Taumatawhakatangi­hangakoauauotamatea­turipukakapikimaunga­horonukupokaiwhen­uak - asamant
https://en.wikipedia.org/wiki/Taumatawhakatangi%C2%ADhangakoauauotamatea%C2%ADturipukakapikimaunga%C2%ADhoronukupokaiwhen%C2%ADuakitanatahu
======
jonshariat
Love looking at pictures of their sign[1]

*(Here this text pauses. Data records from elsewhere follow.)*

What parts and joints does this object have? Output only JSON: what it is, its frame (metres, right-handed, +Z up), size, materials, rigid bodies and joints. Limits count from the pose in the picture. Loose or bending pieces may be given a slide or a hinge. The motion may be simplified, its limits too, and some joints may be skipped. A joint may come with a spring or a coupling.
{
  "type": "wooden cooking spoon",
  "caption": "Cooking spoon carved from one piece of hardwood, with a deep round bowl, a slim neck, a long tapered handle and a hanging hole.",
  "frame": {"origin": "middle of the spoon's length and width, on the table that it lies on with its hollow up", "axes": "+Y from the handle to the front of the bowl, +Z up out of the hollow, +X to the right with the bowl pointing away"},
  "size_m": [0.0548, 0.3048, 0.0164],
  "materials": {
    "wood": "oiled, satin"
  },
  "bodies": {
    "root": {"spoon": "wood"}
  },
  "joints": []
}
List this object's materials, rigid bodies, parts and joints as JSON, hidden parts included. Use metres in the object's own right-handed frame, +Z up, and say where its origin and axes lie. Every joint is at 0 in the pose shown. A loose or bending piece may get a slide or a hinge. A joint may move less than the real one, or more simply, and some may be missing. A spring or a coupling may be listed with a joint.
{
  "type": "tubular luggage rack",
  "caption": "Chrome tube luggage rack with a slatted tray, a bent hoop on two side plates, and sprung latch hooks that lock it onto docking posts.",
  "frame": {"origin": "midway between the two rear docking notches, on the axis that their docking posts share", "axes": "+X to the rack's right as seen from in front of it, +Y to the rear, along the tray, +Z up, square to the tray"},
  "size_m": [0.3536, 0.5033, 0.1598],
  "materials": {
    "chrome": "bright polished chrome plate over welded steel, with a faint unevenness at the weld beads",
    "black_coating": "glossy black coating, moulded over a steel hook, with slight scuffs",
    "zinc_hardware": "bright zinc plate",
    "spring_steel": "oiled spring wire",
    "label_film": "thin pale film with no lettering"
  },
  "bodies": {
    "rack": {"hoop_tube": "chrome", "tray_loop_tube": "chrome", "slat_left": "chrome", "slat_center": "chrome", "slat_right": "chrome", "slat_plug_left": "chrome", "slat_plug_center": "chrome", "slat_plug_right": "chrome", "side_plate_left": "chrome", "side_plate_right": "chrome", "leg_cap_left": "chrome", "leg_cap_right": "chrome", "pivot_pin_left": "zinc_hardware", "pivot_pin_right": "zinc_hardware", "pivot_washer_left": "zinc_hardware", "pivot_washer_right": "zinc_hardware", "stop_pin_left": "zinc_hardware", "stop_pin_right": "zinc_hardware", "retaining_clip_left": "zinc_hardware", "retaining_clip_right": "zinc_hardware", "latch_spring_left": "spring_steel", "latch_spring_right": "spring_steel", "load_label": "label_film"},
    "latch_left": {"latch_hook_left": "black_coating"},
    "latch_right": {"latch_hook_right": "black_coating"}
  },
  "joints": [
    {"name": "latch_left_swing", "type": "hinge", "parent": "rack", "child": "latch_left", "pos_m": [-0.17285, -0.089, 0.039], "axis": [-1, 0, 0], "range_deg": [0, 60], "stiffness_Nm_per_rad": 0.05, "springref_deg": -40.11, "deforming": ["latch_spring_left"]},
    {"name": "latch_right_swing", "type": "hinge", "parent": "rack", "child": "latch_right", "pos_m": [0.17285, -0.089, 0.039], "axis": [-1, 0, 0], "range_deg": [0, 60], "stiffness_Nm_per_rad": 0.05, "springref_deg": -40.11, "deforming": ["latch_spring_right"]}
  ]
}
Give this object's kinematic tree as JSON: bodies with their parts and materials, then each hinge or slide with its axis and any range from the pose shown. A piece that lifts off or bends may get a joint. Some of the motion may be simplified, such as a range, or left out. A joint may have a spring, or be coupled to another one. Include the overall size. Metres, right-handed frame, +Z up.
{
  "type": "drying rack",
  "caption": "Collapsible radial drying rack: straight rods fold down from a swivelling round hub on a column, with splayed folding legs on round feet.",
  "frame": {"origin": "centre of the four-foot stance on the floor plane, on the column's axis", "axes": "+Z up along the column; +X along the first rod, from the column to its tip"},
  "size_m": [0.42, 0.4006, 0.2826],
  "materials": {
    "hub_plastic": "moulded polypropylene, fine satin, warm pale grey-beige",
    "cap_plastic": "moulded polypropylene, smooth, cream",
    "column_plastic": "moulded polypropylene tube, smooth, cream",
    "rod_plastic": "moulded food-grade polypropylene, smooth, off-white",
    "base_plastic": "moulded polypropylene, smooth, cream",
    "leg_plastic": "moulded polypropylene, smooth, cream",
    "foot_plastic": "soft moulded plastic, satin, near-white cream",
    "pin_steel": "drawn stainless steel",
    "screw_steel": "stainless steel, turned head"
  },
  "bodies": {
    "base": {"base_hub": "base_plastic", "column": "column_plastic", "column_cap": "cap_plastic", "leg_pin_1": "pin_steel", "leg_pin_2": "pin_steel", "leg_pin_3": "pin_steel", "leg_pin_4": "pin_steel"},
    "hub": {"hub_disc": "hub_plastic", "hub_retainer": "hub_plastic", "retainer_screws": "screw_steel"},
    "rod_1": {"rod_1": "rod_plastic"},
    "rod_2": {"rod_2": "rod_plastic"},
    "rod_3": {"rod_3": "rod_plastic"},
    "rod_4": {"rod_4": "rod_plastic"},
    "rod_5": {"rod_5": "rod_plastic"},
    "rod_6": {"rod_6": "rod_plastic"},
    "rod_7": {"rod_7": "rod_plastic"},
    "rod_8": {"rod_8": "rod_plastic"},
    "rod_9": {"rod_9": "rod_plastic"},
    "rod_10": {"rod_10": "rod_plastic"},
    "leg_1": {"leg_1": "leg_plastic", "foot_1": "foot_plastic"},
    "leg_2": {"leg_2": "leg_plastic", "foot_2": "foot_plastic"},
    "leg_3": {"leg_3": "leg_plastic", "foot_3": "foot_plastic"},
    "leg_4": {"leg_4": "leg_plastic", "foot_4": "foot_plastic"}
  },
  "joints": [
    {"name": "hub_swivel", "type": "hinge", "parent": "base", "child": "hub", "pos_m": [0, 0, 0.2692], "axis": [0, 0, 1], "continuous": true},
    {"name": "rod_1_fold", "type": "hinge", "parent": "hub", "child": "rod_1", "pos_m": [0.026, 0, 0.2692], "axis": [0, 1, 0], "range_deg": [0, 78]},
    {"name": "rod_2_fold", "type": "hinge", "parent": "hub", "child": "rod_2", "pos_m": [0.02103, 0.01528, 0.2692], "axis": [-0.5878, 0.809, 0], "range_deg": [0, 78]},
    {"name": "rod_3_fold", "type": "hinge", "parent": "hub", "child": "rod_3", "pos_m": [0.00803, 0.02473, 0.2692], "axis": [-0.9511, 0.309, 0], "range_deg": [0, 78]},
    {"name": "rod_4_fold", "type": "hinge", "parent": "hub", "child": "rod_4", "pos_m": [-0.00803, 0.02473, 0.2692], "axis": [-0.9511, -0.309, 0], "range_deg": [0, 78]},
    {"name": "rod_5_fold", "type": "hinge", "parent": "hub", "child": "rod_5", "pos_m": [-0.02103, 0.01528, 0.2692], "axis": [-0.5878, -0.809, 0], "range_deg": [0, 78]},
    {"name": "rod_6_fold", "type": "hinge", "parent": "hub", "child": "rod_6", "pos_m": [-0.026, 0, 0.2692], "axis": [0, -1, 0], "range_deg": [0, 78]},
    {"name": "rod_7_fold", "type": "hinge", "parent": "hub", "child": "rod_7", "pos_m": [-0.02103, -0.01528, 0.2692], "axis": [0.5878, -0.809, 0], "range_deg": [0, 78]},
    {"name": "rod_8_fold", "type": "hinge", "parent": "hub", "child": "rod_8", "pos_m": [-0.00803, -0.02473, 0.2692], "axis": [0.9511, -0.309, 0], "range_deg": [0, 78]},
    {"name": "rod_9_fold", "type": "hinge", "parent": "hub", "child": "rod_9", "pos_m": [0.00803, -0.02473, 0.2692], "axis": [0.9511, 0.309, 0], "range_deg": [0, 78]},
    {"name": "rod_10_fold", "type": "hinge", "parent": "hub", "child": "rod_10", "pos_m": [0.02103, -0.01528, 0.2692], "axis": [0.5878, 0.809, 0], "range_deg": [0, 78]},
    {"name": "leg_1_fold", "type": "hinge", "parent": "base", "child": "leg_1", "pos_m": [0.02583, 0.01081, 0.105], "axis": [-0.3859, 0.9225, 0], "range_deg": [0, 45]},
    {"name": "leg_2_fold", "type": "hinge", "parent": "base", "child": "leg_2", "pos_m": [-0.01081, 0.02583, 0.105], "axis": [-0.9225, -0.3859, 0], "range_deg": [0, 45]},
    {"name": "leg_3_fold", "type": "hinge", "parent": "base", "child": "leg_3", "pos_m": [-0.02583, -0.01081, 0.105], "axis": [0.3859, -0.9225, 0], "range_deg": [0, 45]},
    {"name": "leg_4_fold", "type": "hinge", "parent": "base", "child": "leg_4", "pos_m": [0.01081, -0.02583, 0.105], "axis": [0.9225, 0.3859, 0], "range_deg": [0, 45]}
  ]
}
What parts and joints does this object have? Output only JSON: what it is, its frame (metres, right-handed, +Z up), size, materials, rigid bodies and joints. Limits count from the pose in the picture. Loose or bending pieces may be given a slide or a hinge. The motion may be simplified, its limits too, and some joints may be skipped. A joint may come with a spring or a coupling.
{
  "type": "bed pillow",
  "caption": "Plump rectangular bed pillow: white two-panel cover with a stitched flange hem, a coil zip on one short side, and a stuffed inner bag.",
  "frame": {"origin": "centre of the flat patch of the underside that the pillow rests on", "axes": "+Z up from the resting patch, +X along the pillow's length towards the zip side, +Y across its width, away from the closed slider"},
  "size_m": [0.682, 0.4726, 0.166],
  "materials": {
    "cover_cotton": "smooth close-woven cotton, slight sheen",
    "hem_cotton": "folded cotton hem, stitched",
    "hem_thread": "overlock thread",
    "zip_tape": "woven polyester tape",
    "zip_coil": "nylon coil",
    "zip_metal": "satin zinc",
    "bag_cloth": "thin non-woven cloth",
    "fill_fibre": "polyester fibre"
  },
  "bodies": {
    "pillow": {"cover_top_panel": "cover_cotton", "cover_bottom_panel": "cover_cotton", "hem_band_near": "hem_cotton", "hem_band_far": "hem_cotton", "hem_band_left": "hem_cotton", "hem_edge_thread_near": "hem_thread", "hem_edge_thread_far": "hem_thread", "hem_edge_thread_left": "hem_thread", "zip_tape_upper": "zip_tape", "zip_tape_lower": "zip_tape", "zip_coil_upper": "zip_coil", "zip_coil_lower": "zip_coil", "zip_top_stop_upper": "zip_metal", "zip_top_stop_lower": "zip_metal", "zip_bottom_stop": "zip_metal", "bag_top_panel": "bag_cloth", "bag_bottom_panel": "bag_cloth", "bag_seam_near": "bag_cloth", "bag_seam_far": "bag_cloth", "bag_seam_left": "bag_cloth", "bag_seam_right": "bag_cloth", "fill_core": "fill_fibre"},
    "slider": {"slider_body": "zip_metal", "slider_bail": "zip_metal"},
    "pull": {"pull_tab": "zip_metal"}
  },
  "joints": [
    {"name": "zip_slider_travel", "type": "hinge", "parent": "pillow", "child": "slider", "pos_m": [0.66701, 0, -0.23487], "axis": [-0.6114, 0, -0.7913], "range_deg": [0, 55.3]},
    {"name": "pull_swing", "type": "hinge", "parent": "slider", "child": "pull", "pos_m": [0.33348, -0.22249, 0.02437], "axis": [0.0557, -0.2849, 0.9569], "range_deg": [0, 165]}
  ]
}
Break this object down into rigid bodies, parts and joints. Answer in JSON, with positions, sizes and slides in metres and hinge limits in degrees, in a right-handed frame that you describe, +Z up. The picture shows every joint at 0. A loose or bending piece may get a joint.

Also on a related note, this weather reporter[2] nailed a similarly difficult
welsh town name.

1\.
[https://www.google.com/search?q=Taumatawhakatangi%C2%ADhanga...](https://www.google.com/search?q=Taumatawhakatangi%C2%ADhangakoauauotamatea%C2%ADturipukakapikimaunga%C2%ADhoronukupokaiwhen%C2%ADuakitanatahu+nails+pronunciation&sxsrf=ALeKk01whw6wXFvqWrrXRDM8ba5BjSzwqQ:1596736062419&tbm=isch&source=iu&ictx=1&fir=TlYLN2c9Ds4tkM%252ChlJSakxoDHiVKM%252C_&vet=1&usg=AI4_-kQJKlV_MKz_dRnhUDgcPvieWxWzsg&sa=X&ved=2ahUKEwiJqbOukYfrAhVFs54KHeKPCy8Q9QEwF3oECAQQBQ#imgrc=AHNUXR-
mYSArqM)

2\.
[https://www.youtube.com/watch?v=fHxO0UdpoxM](https://www.youtube.com/watch?v=fHxO0UdpoxM)

------
foofoo4u
Pronunciation for those curious:
[https://web.archive.org/web/20081014111519/http://www.korero...](https://web.archive.org/web/20081014111519/http://www.korero.maori.nz/sound/places/f-t-
w-k-o-t-p-w-k-t-t.mp3)

------
pseudolus
Actually, the correct name is:

"Taumatawhakatangi­hangakoauauotamatea­turipukakapikimaunga­horonukupokaiwhen­uakitanatahu".
The 80 character HN limit strikes again.

------
firebaze
This is the opposite of code-golf: the longest, most redundant non-program :)